6. Gentleness Builds the Kind of Strength That Lasts
From Elena Brower 🌐 elenabrower.com
Elena Brower has spent over two decades guiding women back to themselves through breath, stillness, and the kind of gentleness that’s anything but passive.
Her teachings bridge yoga, meditation, art, and emotional intelligence. And at the heart of her work is a quiet invitation:
Not to push harder — but to soften on purpose.
Because when life gets loud, Elena reminds us that clarity doesn’t come from force. It comes from presence.
“When you meet yourself with gentleness, she says, “you build trust. And from trust, strength blooms.”
In midlife, that kind of strength feels different. It’s not about intensity. It’s about inner steadiness.
The ability to pause. To listen. To respond, not react.
7. Strength Is the Courage to Stay Present
From Sarah Powers 🌐 sarahpowersinsightyoga.com
Sarah Powers weaves yoga, mindfulness, and Buddhist psychology into something that feels both ancient and refreshingly relevant.
Her message about strength is simple, but it lands deep:
“Real strength isn’t about holding tighter. It’s about staying present when it would be easier to check out.”
And let’s be honest, in midlife, that’s no small ask.
^^^ When your body feels unfamiliar, when energy crashes for no clear reason, when emotions get loud or unpredictable… distraction starts looking real tempting.
But presence is a practice.
Not a perfect one. Not always graceful. Just honest.

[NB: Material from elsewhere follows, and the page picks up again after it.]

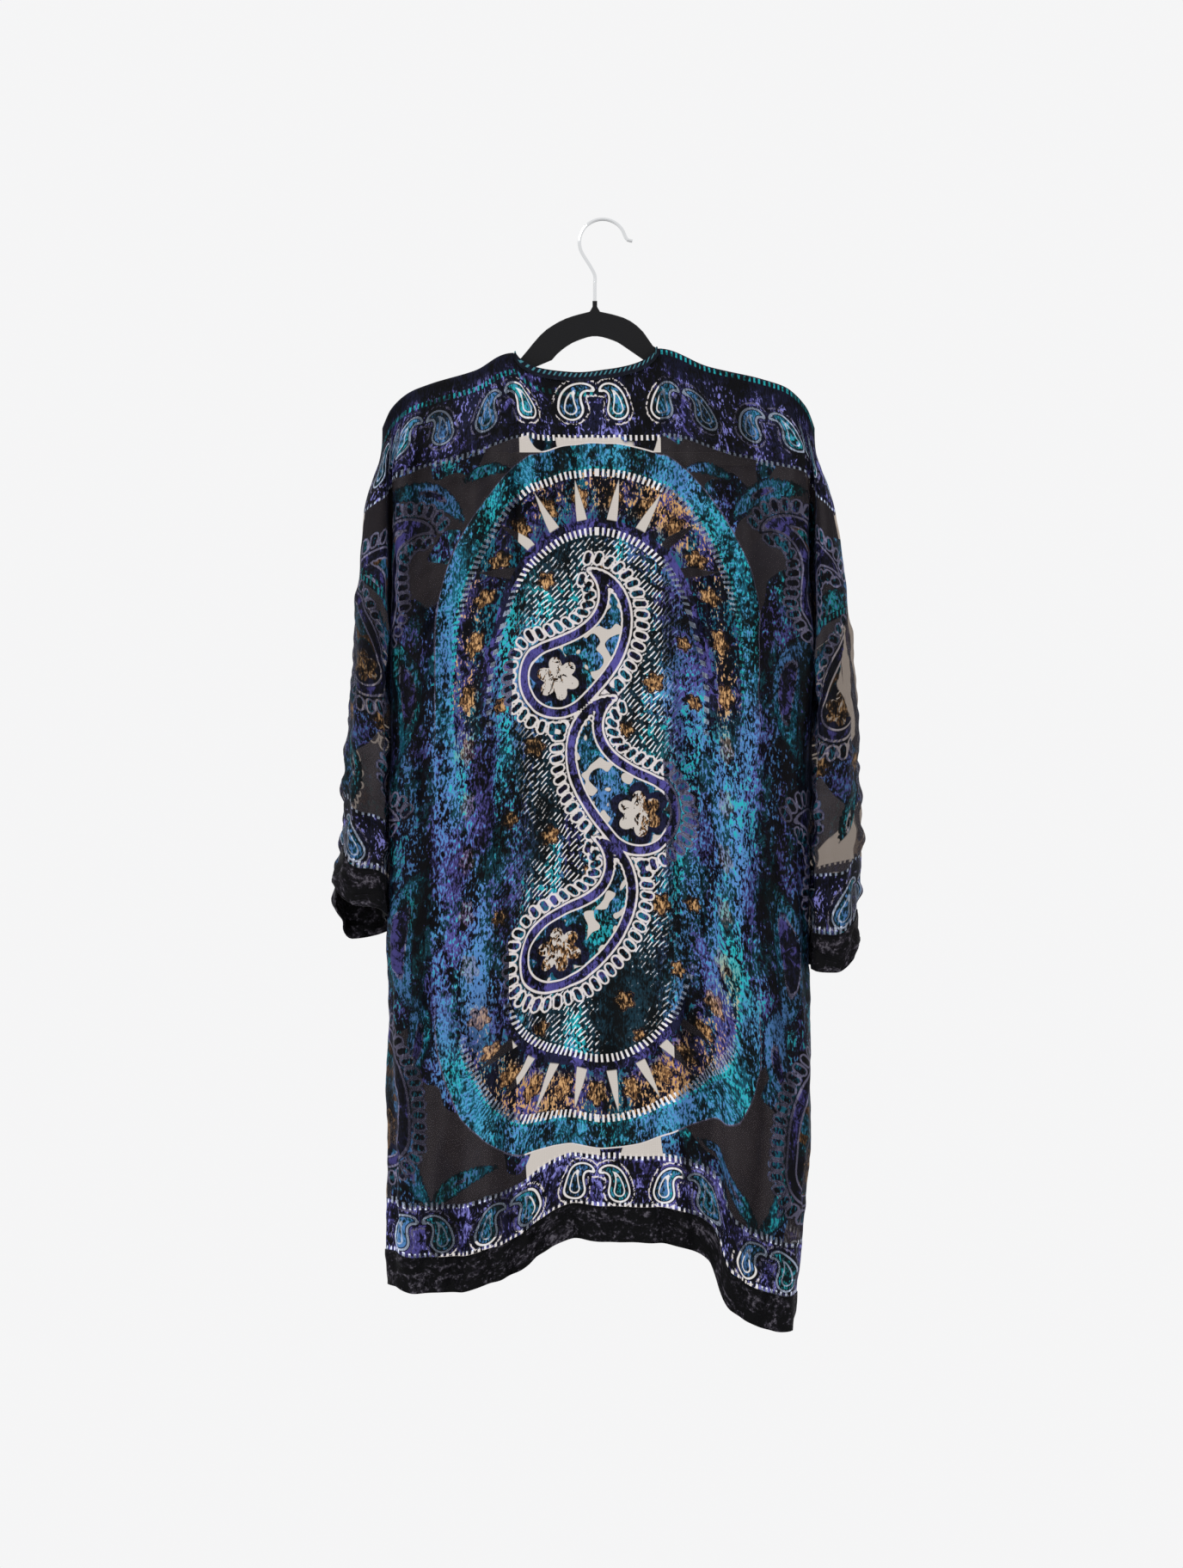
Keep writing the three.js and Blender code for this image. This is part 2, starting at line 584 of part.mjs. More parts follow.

Sarah teaches that each breath, each pause, each moment you choose to stay instead of escape — that’s strength.
The kind that doesn’t shout, but steadies you.
It’s the strength that helps you stay with your life, even when it’s shifting. To sit with discomfort, not because it’s easy, but because it’s true.
That’s the kind of resilience we build inside Fortify40 1.0 too. It’s not just movement. It’s learning how to meet yourself — in this moment, in this body — and not turn away.
And over time? That kind of presence makes you unshakable.